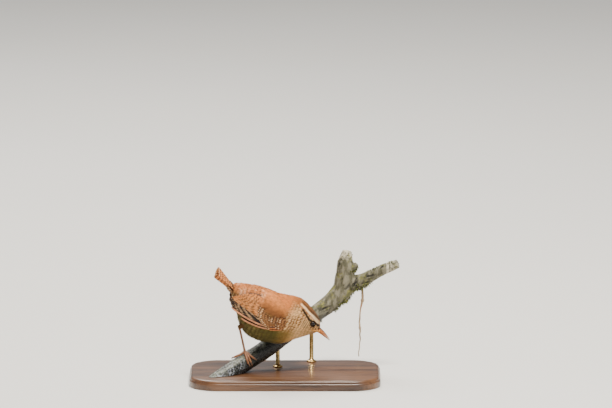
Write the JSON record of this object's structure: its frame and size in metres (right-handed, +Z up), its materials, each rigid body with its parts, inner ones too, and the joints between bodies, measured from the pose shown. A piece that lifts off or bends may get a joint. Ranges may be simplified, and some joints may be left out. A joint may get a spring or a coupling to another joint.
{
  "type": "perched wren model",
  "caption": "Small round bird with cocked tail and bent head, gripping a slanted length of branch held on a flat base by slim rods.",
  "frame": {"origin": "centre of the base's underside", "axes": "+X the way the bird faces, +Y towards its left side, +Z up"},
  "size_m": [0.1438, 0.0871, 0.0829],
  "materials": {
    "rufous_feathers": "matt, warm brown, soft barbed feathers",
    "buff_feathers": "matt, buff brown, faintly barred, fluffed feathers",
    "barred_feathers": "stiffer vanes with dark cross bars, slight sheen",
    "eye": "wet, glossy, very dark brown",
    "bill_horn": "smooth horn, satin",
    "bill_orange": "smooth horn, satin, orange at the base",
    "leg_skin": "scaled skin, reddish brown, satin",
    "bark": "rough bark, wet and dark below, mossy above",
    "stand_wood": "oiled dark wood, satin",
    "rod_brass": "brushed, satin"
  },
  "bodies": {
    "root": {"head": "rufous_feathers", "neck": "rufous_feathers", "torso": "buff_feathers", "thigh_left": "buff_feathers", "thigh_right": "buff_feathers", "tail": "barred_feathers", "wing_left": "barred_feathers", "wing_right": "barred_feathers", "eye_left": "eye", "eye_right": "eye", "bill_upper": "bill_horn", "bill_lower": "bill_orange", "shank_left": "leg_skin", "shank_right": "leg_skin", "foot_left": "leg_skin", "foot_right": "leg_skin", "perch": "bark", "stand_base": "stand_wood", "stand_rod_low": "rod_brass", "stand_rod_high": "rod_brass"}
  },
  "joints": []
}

==

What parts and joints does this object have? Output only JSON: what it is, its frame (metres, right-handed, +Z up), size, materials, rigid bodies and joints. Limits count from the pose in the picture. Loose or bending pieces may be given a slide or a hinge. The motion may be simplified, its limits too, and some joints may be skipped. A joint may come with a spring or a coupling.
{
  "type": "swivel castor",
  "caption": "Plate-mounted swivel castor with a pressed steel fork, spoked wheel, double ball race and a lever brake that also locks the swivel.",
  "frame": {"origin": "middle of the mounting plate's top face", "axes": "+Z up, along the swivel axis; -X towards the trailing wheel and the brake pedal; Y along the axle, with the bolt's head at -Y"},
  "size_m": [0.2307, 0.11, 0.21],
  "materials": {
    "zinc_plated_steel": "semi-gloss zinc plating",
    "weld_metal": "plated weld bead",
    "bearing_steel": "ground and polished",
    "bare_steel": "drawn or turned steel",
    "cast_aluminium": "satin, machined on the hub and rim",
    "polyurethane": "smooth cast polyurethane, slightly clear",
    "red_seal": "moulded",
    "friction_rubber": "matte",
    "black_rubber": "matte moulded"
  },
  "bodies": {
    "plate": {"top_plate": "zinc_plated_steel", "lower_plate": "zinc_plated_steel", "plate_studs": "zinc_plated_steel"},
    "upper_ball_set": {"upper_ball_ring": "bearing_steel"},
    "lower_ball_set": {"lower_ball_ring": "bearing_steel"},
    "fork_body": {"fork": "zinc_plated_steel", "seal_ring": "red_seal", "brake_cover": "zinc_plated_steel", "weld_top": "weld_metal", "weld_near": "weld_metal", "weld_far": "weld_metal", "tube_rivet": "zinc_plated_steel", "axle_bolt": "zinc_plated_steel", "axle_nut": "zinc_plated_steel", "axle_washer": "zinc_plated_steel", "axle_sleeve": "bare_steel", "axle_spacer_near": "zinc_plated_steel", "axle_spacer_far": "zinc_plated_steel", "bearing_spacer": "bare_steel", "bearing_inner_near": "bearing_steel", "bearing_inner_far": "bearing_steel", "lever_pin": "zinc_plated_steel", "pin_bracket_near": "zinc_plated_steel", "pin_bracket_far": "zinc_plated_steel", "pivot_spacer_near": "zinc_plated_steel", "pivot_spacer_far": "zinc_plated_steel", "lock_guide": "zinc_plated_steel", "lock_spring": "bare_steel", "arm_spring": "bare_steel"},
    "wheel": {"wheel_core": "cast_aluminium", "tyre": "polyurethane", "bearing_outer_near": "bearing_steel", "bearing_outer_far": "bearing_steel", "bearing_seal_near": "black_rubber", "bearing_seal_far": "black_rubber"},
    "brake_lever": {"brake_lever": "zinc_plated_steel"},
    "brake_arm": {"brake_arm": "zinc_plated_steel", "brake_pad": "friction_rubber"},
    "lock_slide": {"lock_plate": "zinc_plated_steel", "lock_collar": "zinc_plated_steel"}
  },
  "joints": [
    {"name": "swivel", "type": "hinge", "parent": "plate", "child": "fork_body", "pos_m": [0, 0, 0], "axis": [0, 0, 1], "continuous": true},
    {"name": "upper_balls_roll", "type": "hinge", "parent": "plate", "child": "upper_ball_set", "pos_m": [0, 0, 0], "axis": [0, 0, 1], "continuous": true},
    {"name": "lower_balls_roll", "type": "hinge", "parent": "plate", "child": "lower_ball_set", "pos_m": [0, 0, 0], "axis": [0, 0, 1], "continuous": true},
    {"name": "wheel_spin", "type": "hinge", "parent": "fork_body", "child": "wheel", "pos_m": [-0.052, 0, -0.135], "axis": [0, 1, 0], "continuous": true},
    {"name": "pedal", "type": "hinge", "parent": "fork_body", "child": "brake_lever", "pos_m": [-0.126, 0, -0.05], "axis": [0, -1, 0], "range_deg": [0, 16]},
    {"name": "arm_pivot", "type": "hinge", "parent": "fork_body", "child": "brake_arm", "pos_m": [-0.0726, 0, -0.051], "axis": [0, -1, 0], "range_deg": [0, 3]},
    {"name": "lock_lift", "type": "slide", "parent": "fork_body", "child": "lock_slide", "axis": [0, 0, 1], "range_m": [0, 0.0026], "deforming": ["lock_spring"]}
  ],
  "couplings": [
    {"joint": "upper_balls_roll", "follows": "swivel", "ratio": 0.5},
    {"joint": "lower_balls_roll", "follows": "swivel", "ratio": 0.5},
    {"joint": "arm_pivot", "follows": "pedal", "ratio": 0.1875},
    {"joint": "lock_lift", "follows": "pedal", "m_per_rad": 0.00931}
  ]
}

## EXERCISE PROMPT
Your answer should be one number: how many lines in the material above contain the string "that".

## RESPONSE TO THIS EXERCISE
2